Je pense que c'est dans une des configurations de gnome sinon ca entrerait en conflit avec le hostname du system.

----------

## kwenspc

 *bashful wrote:*   

> Je pense que c'est dans une des configurations de gnome sinon ca entrerait en conflit avec le hostname du system.

 

Je pense aussi, mais une recherche dans les clés gconf ne donne rien non plus. Et dans mon répertoire home non plus, en tout cas rien de concluant. (Souvent ce sont des config relative à un software, qui récupèrent l'info de la variable HOSTNAME pour certaines infos)

----------

## bashful

Sous gnome tu utilises 'terminal' je suppose ?

Regarde dans ses config on sait jamais une variable initialisée de base qui devrait pas.

Je suis désolé mais je connait pas trop gnome.

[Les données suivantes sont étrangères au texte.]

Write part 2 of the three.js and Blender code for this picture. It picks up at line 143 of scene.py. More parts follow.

Alors j'essaie de t'aider comme je peux  :Very Happy: 

----------

## gregool

Bonjour,

petit grain de sable de mon bac de Noob.

si tu es dans un environnement à plusieurs postes il y a peut etre bind qui prends la priorité sur etc/conf.d/hostname dans le etc/hosts.conf...

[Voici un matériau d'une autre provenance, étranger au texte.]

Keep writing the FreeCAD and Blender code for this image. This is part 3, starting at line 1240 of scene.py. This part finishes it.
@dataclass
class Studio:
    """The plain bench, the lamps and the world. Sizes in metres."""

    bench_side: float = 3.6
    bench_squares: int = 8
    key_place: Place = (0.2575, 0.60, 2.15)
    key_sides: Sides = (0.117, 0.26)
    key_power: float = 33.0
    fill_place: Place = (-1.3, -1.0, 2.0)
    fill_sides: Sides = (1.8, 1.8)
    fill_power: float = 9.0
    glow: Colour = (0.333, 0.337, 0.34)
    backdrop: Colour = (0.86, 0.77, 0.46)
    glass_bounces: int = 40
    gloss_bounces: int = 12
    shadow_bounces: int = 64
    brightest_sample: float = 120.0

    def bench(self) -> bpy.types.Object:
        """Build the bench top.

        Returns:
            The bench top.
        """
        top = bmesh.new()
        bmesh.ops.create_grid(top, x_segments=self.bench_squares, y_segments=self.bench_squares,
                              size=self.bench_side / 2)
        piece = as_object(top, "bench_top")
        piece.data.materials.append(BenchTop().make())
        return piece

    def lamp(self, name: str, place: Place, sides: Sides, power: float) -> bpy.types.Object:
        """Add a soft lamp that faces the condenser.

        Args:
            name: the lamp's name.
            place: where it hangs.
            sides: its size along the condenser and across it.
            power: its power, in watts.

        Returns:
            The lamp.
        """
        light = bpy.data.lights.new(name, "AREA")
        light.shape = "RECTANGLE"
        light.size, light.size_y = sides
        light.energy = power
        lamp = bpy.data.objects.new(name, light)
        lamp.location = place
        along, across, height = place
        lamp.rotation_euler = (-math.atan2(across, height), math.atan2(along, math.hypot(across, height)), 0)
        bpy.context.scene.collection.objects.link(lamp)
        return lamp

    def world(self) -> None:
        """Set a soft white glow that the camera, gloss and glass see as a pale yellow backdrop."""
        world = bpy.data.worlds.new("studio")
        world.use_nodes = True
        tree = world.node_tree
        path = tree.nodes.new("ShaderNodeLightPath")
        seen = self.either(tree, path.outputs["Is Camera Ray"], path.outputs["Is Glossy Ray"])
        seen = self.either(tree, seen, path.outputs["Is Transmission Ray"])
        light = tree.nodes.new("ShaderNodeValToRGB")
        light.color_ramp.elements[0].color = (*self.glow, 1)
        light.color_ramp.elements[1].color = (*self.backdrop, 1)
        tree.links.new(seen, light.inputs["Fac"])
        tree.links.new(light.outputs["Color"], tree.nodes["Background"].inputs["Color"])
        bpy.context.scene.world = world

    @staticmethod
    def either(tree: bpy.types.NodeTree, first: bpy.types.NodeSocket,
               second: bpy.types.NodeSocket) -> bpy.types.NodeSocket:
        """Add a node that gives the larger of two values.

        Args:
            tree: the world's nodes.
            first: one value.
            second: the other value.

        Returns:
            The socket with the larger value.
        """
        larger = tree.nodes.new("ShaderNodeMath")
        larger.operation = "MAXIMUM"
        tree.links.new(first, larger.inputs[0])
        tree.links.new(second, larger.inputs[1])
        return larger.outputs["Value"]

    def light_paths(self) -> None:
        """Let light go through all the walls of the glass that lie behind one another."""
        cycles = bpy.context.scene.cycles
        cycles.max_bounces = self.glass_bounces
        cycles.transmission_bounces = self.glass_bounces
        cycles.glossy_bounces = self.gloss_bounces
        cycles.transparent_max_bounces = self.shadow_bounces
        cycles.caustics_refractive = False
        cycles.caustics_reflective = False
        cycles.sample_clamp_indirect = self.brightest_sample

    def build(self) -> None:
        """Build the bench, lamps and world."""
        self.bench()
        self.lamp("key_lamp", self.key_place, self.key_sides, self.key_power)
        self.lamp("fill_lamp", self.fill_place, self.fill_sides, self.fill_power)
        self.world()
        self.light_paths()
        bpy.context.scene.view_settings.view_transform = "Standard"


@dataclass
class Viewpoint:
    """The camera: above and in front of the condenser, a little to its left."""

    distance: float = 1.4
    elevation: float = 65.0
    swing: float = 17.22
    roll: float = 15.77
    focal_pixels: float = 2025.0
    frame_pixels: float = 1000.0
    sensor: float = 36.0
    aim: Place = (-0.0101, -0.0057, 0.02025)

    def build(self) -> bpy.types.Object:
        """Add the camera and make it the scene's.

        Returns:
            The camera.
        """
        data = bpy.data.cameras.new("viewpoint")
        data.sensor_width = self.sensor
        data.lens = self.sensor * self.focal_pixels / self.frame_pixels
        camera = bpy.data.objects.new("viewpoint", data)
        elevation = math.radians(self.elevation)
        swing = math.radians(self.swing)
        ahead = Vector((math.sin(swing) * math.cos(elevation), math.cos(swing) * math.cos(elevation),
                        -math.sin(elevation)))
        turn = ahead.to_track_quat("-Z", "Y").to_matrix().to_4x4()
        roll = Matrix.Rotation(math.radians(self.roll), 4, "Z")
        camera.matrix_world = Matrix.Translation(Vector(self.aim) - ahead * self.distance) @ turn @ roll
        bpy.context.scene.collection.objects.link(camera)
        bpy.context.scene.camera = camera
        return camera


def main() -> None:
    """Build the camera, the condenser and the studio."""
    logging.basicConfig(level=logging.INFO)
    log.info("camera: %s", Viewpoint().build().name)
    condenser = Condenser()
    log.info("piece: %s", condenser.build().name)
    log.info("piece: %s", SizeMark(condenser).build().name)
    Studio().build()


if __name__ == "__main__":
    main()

ça n'explique pas pourquoi c'est propre à Gnome mais on ne sait jamais.

----------

## kwenspc

environnement à 1 poste (fin c'est ma machine de boulot perso, personne n'a droit de l'utiliser à part moi)

et sinon non j'utilise pas gnome-terminal mais rxvt-unicode (bien meilleur! ^^). 

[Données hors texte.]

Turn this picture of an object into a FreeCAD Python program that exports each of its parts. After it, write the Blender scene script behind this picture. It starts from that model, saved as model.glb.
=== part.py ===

Et d'ailleurs, ce hostname "ubuntu" il est partout sous gnome. Quand l'écran se met en veille par exemple et que je dois rentrer mon password pour débloquer la session: il me dit que le nom de la machine est ubuntu. 

Mieux: dans le .Xauthority: le hostname est aussi ubuntu. (le .Xauthority il change bien à chaque rédémarrage de session Xorg n'est ce pas?)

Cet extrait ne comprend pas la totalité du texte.